Tuttavia, per la giustizia riparativa la strada da percorrere resta ancora lunga e deve intrecciarsi a modelli di regolazione essi stessi innovativi. Infatti, l’osservanza volontaria della legge non si ottiene con la deterrenza. Serve un mix normativo fatto di sanzioni e di politiche dialogiche, un mix che il professor Braithwaite chiama «responsive regulation»: è qui che si giocano gli spiragli di una innovazione giuridica ancora largamente da esplorare.

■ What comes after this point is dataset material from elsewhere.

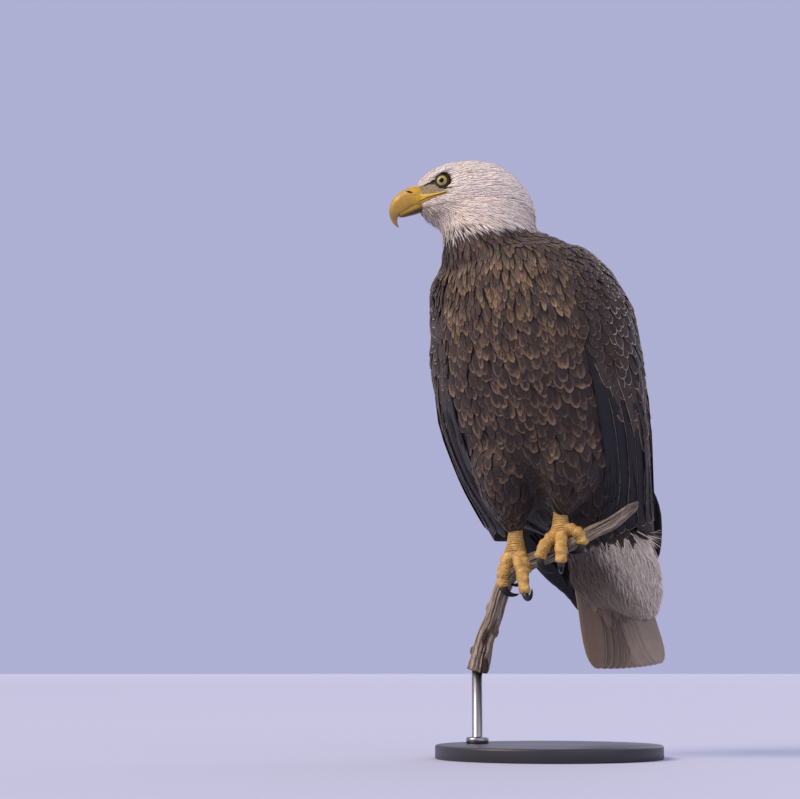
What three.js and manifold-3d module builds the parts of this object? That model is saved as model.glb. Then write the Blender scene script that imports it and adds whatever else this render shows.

Alla lezione di Braithwaite è seguita una discussione sui temi della lecture, cui hanno preso parte, oltre a Marta Cartabia, alcuni tra i principali studiosi in Italia di giustizia riparativa, come Ivo Aertsen, emerito di Criminologia al Leuven Institute of Criminology, KU-Leuven, Belgium, Adolfo Ceretti, docente di Crimonologia all’Università degli Studi di Milano-Bicocca, Gian Luigi Gatta, docente di Diritto penale all’Università degli Studi di Milano, e Claudia Mazzucato, docente di Diritto penale all’Università Cattolica del Sacro Cuore.